▶ _Exercise prompt_: Count every line where "before" shows up, and give that number only.

▶ _Supplied material_:
━━━━━━━━━━━━━━━━━━━━━━━━━━━━━━
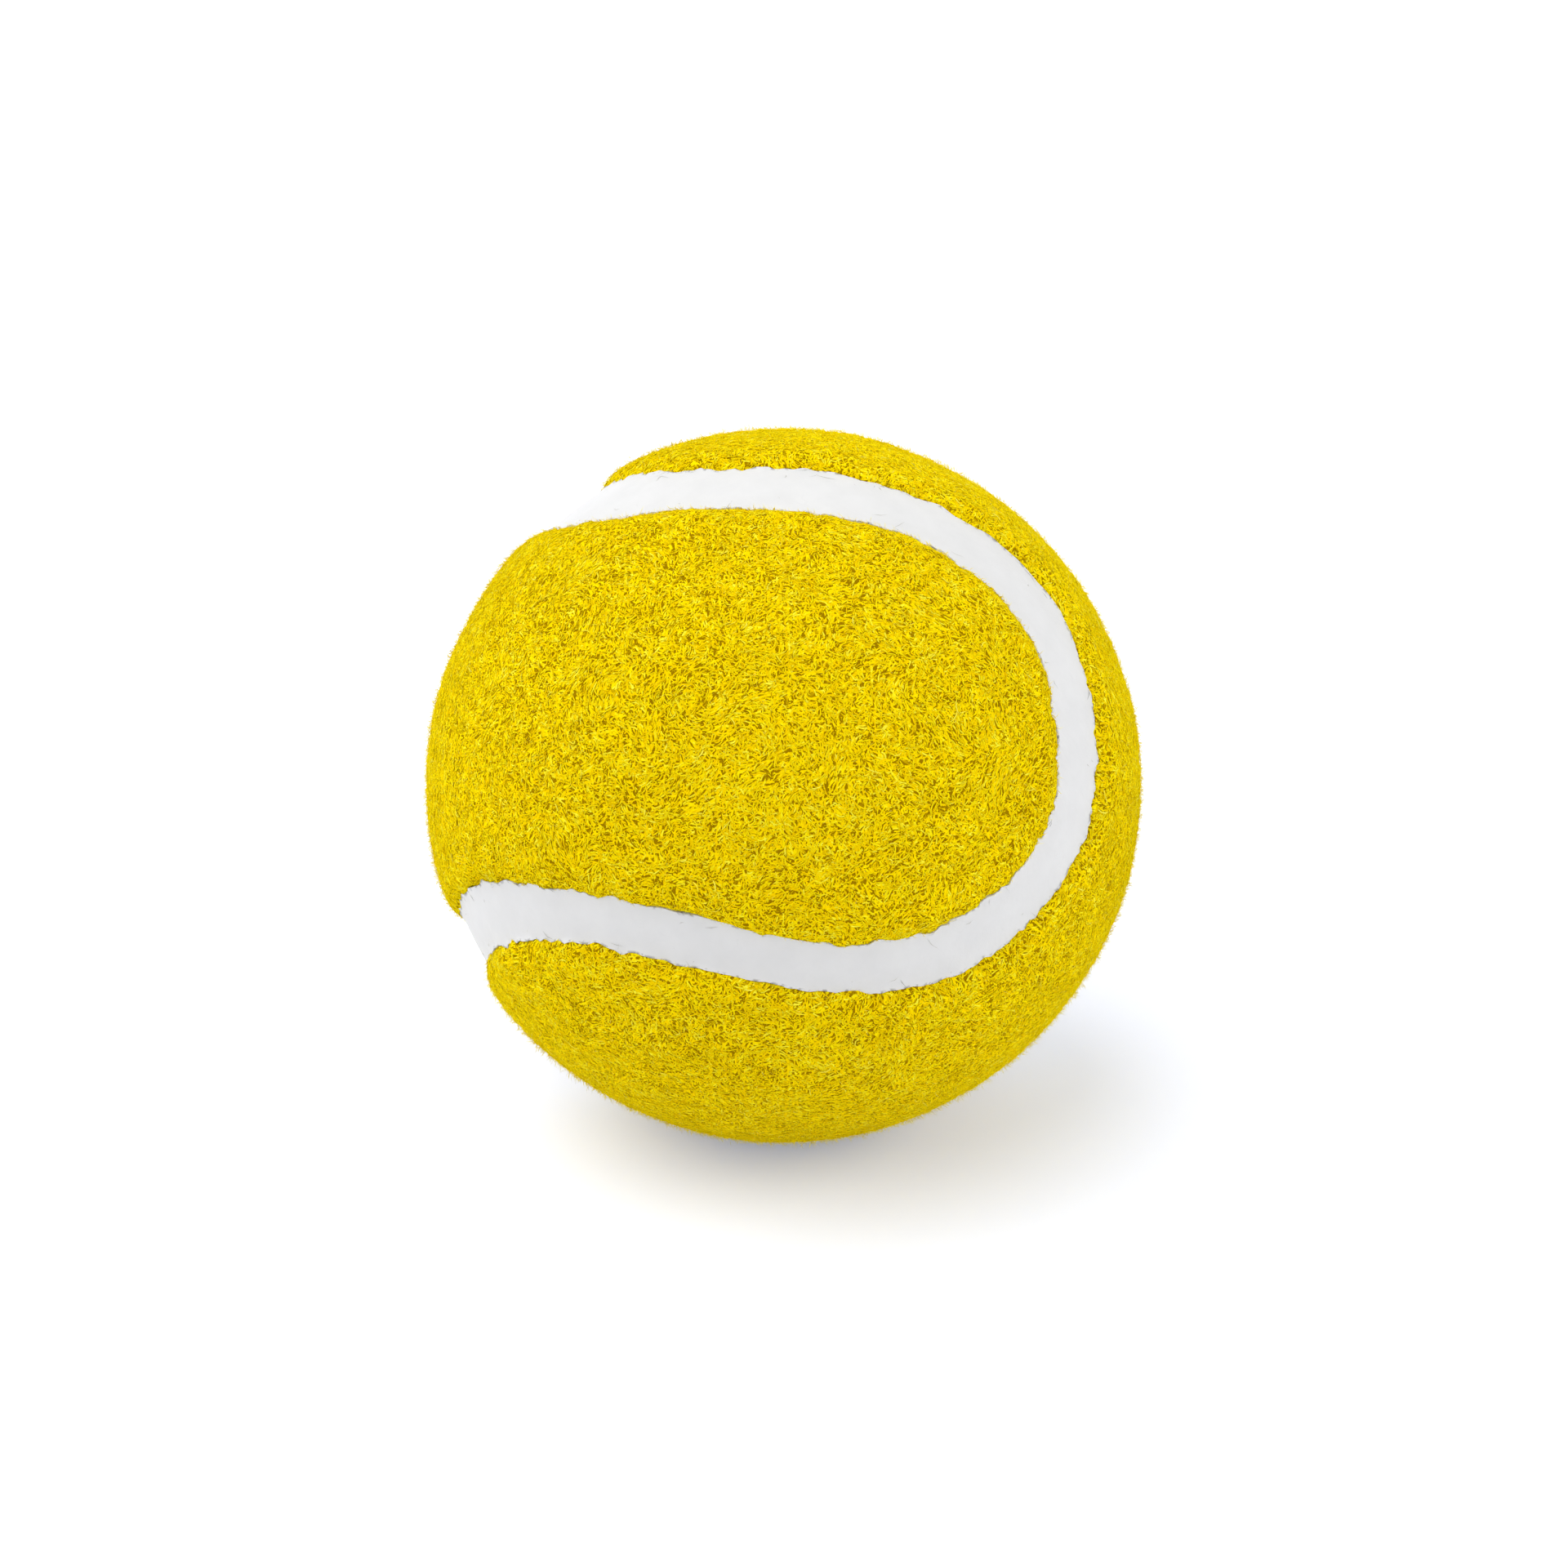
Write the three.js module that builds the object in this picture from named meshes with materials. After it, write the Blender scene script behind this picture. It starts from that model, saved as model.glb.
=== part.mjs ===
// A pet ball: a hollow rubber core of two cemented half shells, two dumbbell-shaped felt panels
// cemented over it, and a white rubber seam that fills the gap between the panels.
// Sizes are millimetres, +Z is up and the origin is the centre of the ball.
import * as THREE from "three";
import { mergeVertices } from "three/addons/utils/BufferGeometryUtils.js";

// Driving dimensions
const BALL_DIAMETER = 65; // over the felt
const FELT_THICKNESS = 2.6;
const SHOULDER_WIDTH = 2.4; // how far in from its edge a panel starts to roll down
const SHOULDER_DROP = 0.85; // how far its edge rolls down before it stands upright
const PANEL_CEMENT_THICKNESS = 0.3;
const PANEL_CEMENT_SETBACK = 0.5; // the cement stops this far short of the felt's edge
const CORE_WALL = 4;
const JOINT_CEMENT_THICKNESS = 0.4;
const JOINT_BEAD_RADIUS = 0.7; // cement squeezed out inside the core when the shells are pressed
const SEAM_WIDTH = 6.6; // from felt to felt, at the seam's own surface
const SEAM_WIDTH_DRIFT = 0.75; // panels laid by hand: the half width grows and shrinks by this much
const SEAM_DEPTH = 1; // from the top of the felt down to the seam
const SEAM_MENISCUS = 0.15; // how far the rubber climbs where it meets the felt
const SEAM_FLAT_SHARE = 0.75; // the share of the seam's width that is level between the climbs
const FIT_CLEARANCE = 0.25; // between pieces that touch

// Shape of the seam's centre line, in degrees of latitude or longitude on the ball
const SEAM_RISE = 53.9; // how far towards each pole the seam climbs
const LOBE_BLUNTNESS = 2.5; // flattens the tips of the lobes
const ARM_STRAIGHTNESS = 10.9; // straightens the four arms between the lobes
const ARM_EVENNESS = 1.3; // takes the waviness out of the straightened arms
const FRONT_LOBE_TUCK = 2.3; // draws the front panel's lobes in, and widens those of the back one
const SPINE_REACH = 107; // from the middle of a panel's waist to the centre of a lobe
const DRIFT_DIRECTION = 59; // where along the seam it is widest
const FRONT_LOBE_TIP = 7 / 8; // turns along the seam to the tip of a lobe, where a panel's spine meets it
const BACK_LOBE_TIP = 1 / 8;

// How the ball lies on the floor, in degrees
const LIE_PITCH = -77.9; // about Y
const LIE_ROLL = -3.8; // about X
const LIE_SPIN = -2; // about the waist of the panels

// Facets
const SEAM_STEPS = 88; // along the seam, a multiple of 8 so that a step falls on every lobe's tip
const SHOULDER_STEPS = 3;
const FELT_TOP_STEPS = 7; // from the shoulder to the spine of a panel
const UNDERSIDE_STEPS = 4;
const CORE_SEGMENTS = 40;
const CORE_ARC_STEPS = 10;
const BEAD_STEPS = 6;
const SLOPE_STEP = 1e-4; // radians along the seam, to find its direction

// Radii of the layers, from the outside in
const BALL_RADIUS = BALL_DIAMETER / 2;
const SEAM_RADIUS = BALL_RADIUS - SEAM_DEPTH;
const FELT_UNDERSIDE_RADIUS = BALL_RADIUS - FELT_THICKNESS;
const CEMENT_TOP_RADIUS = FELT_UNDERSIDE_RADIUS - FIT_CLEARANCE;
const CEMENT_UNDERSIDE_RADIUS = CEMENT_TOP_RADIUS - PANEL_CEMENT_THICKNESS;
const CORE_RADIUS = CEMENT_UNDERSIDE_RADIUS - FIT_CLEARANCE;
const HOLLOW_RADIUS = CORE_RADIUS - CORE_WALL;
const RIM_HEIGHT = JOINT_CEMENT_THICKNESS / 2 + FIT_CLEARANCE; // of a half shell's rim above the joint

const TURN = 2 * Math.PI;
const radians = THREE.MathUtils.degToRad;

const coreRubber = new THREE.MeshStandardMaterial({ color: 0x4a443d, roughness: 0.75, metalness: 0 });
const jointCement = new THREE.MeshStandardMaterial({ color: 0xb9a27a, roughness: 0.5, metalness: 0 });
const panelCement = new THREE.MeshStandardMaterial({ color: 0xd8cfae, roughness: 0.6, metalness: 0 });
const yellowFelt = new THREE.MeshStandardMaterial({ color: 0xdec109, roughness: 1, metalness: 0 });
const whiteRubber = new THREE.MeshStandardMaterial({ color: 0xe8e8e6, roughness: 0.6, metalness: 0 });

function piece(name, geometry, material) {
  const mesh = new THREE.Mesh(geometry, material);
  mesh.name = name;
  return mesh;
}

// The seam's centre line on a ball of radius 1, with the waist of the front panel at +Z
// and the waist of the back panel at -Z. It closes after one turn of t.
function seamLine(t) {
  const latitude = radians(SEAM_RISE * Math.sin(2 * t) + LOBE_BLUNTNESS * Math.sin(6 * t));
  const longitude =
    t -
    radians(ARM_STRAIGHTNESS * Math.sin(4 * t) + ARM_EVENNESS * Math.sin(8 * t)) -
    radians(FRONT_LOBE_TUCK * Math.cos(2 * t));
  return new THREE.Vector3(
    Math.cos(latitude) * Math.cos(longitude),
    Math.cos(latitude) * Math.sin(longitude),
    Math.sin(latitude),
  );
}

// A point on the unit ball at a distance from the centre line, measured along the seam's surface.
// side is 1 towards the front panel and -1 towards the back panel.
function besideSeam(t, side, distance) {
  const point = seamLine(t);
  const along = seamLine(t + SLOPE_STEP).sub(seamLine(t - SLOPE_STEP));
  const across = new THREE.Vector3().crossVectors(point, along).normalize();
  const angle = (side * distance) / SEAM_RADIUS;
  return point.multiplyScalar(Math.cos(angle)).addScaledVector(across, Math.sin(angle));
}

// Half the gap between the two felt panels
function halfGap(t) {
  return SEAM_WIDTH / 2 + SEAM_WIDTH_DRIFT * Math.cos(t - radians(DRIFT_DIRECTION));
}

function lobeTip(side) {
  return side > 0 ? FRONT_LOBE_TIP : BACK_LOBE_TIP;
}

// The step across a panel from the given one: the seam has the same shape on both sides of its spine.
function oppositeStep(step, side) {
  const tipStep = lobeTip(side) * SEAM_STEPS;
  return (2 * tipStep - step + SEAM_STEPS) % SEAM_STEPS;
}

// The spine runs over the middle of a panel, from the centre of one lobe through the waist to the other.
// Its point beside a step of the seam lies square to the spine, drawn in towards the lobe's centre.
function spinePoint(step, side) {
  const shared = Math.min(step, oppositeStep(step, side));
  const waist = new THREE.Vector3(0, 0, side);
  const lobe = new THREE.Vector3(1, -side, 0).normalize();
  const reachBeside = (t) => Math.atan2(seamLine(t).dot(lobe), seamLine(t).dot(waist));
  const share = reachBeside((shared / SEAM_STEPS) * TURN) / reachBeside(lobeTip(side) * TURN);
  const reach = radians(SPINE_REACH) * Math.sin((share * Math.PI) / 2);
  return waist.multiplyScalar(Math.cos(reach)).addScaledVector(lobe, Math.sin(reach));
}

// Part of the way over the ball from one unit vector to another
function partWay(from, to, share) {
  const angle = from.angleTo(to);
  return from
    .clone()
    .multiplyScalar(Math.sin((1 - share) * angle))
    .addScaledVector(to, Math.sin(share * angle))
    .normalize();
}

// Joins rings of points into one closed surface. Each ring has a point for every step along the seam,
// and neighbouring rings are joined by a strip, the last one back to the first where the rings close.
function surfaceThroughRings(rings, closesOnItself) {
  const positions = rings.flat().flatMap((point) => point.toArray());
  const triangles = [];
  const strips = closesOnItself ? rings.length : rings.length - 1;
  for (let ring = 0; ring < strips; ring += 1) {
    const here = ring * SEAM_STEPS;
    const next = ((ring + 1) % rings.length) * SEAM_STEPS;
    for (let step = 0; step < SEAM_STEPS; step += 1) {
      const ahead = (step + 1) % SEAM_STEPS;
      triangles.push(here + step, here + ahead, next + ahead);
      triangles.push(here + step, next + ahead, next + step);
    }
  }
  const geometry = new THREE.BufferGeometry();
  geometry.setAttribute("position", new THREE.Float32BufferAttribute(positions, 3));
  geometry.setIndex(triangles);
  const merged = mergeVertices(geometry);
  merged.computeVertexNormals();
  return merged;
}

function ringOf(pointAt) {
  return Array.from({ length: SEAM_STEPS }, (_, step) => pointAt(step, (step / SEAM_STEPS) * TURN));
}

// A panel laid over the ball on one side of the seam. Its section runs from the underside's edge up and
// over to the top, as pairs of inset from the panel's edge and radius.
function panelGeometry(side, edgeInset, section, topSteps) {
  const edge = (t, inset) => besideSeam(t, side, halfGap(t) + edgeInset + inset);
  const faceRing = (inset, radius, share) =>
    ringOf((step, t) => partWay(edge(t, inset), spinePoint(step, side), share).multiplyScalar(radius));
  const first = section[0];
  const last = section[section.length - 1];
  const rings = [];
  for (let row = UNDERSIDE_STEPS; row > 0; row -= 1) {
    rings.push(faceRing(first.inset, first.radius, row / UNDERSIDE_STEPS));
  }
  for (const { inset, radius } of section) {
    rings.push(ringOf((_, t) => edge(t, inset).multiplyScalar(radius)));
  }
  for (let row = 1; row <= topSteps; row += 1) {
    rings.push(faceRing(last.inset, last.radius, row / topSteps));
  }
  return surfaceThroughRings(side > 0 ? rings : rings.reverse(), false);
}

// Felt, cut to a dumbbell and stretched over the core. Its edge stands upright beside the seam
// and rolls over into the top in a soft shoulder.
function feltPanel(name, side) {
  const section = [{ inset: 0, radius: FELT_UNDERSIDE_RADIUS }];
  for (let step = 0; step <= SHOULDER_STEPS; step += 1) {
    const share = step / SHOULDER_STEPS;
    section.push({
      inset: SHOULDER_WIDTH * share,
      radius: BALL_RADIUS - SHOULDER_DROP * (1 - share) ** 2,
    });
  }
  return piece(name, panelGeometry(side, 0, section, FELT_TOP_STEPS), yellowFelt);
}

// The coat of cement that holds a felt panel to the core
function cementCoat(name, side) {
  const section = [
    { inset: 0, radius: CEMENT_UNDERSIDE_RADIUS },
    { inset: 0, radius: CEMENT_TOP_RADIUS },
  ];
  const geometry = panelGeometry(side, PANEL_CEMENT_SETBACK, section, UNDERSIDE_STEPS);
  return piece(name, geometry, panelCement);
}

// The endless band of white rubber between the panels. Its top is slightly hollow, because the rubber
// climbs where it meets the felt.
function seamBand() {
  const floorRadius = CORE_RADIUS + FIT_CLEARANCE;
  const section = [
    { across: 1, radius: floorRadius },
    { across: 0, radius: floorRadius },
    { across: -1, radius: floorRadius },
    { across: -1, radius: SEAM_RADIUS + SEAM_MENISCUS },
    { across: -SEAM_FLAT_SHARE, radius: SEAM_RADIUS },
    { across: 0, radius: SEAM_RADIUS },
    { across: SEAM_FLAT_SHARE, radius: SEAM_RADIUS },
    { across: 1, radius: SEAM_RADIUS + SEAM_MENISCUS },
  ];
  const rings = section.map(({ across, radius }) =>
    ringOf((_, t) => besideSeam(t, 1, across * (halfGap(t) - FIT_CLEARANCE)).multiplyScalar(radius)),
  );
  return piece("seam_band", surfaceThroughRings(rings, true), whiteRubber);
}

// Points of an arc about the centre, from one height above the joint to the pole or back
function arcPoints(radius, lowHeight) {
  const start = Math.asin(lowHeight / radius);
  return Array.from({ length: CORE_ARC_STEPS + 1 }, (_, step) => {
    const angle = start + (step / CORE_ARC_STEPS) * (Math.PI / 2 - start);
    return new THREE.Vector2(step < CORE_ARC_STEPS ? radius * Math.cos(angle) : 0, radius * Math.sin(angle));
  });
}

// A moulded half shell of the core, with a flat ground rim
function coreShell(name, upper) {
  const outside = arcPoints(CORE_RADIUS, RIM_HEIGHT);
  const inside = arcPoints(HOLLOW_RADIUS, RIM_HEIGHT);
  const geometry = new THREE.LatheGeometry([...inside.reverse(), ...outside], CORE_SEGMENTS);
  geometry.rotateX(upper ? Math.PI / 2 : -Math.PI / 2);
  return piece(name, geometry, coreRubber);
}

// The cement between the rims: a thin web that ends flush with the core outside, and in a round bead inside
function coreJoint() {
  const halfWeb = JOINT_CEMENT_THICKNESS / 2;
  const beadCentre = HOLLOW_RADIUS - FIT_CLEARANCE - JOINT_BEAD_RADIUS;
  const webStart = Math.asin(halfWeb / JOINT_BEAD_RADIUS);
  const bead = Array.from({ length: BEAD_STEPS + 1 }, (_, step) => {
    const angle = webStart + (step / BEAD_STEPS) * (TURN - 2 * webStart);
    return new THREE.Vector2(
      beadCentre + JOINT_BEAD_RADIUS * Math.cos(angle),
      JOINT_BEAD_RADIUS * Math.sin(angle),
    );
  });
  const rim = [new THREE.Vector2(CORE_RADIUS, -halfWeb), new THREE.Vector2(CORE_RADIUS, halfWeb)];
  const geometry = new THREE.LatheGeometry([...bead, ...rim, bead[0].clone()], CORE_SEGMENTS);
  geometry.rotateX(Math.PI / 2);
  return piece("core_joint_cement", geometry, jointCement);
}

const core = new THREE.Group();
core.add(coreShell("core_shell_lower", false), coreShell("core_shell_upper", true), coreJoint());

const cover = new THREE.Group();
cover.add(cementCoat("panel_cement_front", 1), cementCoat("panel_cement_back", -1));
cover.add(feltPanel("felt_panel_front", 1), feltPanel("felt_panel_back", -1));
cover.add(seamBand());
cover.rotation.set(radians(LIE_ROLL), radians(LIE_PITCH), radians(LIE_SPIN), "YXZ");

const ball = new THREE.Group();
ball.add(core, cover);
export default ball;
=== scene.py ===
# The looks of a pet ball: a hollow rubber core, two felt panels cemented over it, and a white rubber
# seam between the panels. Metres, +Z up, with the origin at the centre of the ball.
import math

import bpy
import numpy as np
from mathutils import Matrix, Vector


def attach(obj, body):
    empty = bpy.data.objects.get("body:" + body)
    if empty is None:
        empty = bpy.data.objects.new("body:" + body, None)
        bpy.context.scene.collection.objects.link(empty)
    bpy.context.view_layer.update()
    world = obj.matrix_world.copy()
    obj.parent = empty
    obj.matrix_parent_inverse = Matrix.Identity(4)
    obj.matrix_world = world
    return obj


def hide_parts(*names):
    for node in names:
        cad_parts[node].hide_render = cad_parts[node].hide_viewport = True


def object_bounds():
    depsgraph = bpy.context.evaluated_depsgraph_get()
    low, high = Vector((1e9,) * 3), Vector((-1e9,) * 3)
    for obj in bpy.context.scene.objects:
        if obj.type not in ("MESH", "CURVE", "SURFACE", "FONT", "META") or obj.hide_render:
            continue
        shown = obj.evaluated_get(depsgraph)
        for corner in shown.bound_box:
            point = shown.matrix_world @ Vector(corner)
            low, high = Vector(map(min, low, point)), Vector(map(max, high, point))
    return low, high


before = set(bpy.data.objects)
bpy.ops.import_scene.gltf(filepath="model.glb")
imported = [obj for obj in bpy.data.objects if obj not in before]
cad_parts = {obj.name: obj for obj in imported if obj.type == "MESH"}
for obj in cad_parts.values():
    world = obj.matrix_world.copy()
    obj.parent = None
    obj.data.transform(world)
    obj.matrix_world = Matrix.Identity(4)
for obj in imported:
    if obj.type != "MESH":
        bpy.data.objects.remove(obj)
cad_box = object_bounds()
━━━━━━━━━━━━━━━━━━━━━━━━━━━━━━
▶ _Complete output_: 3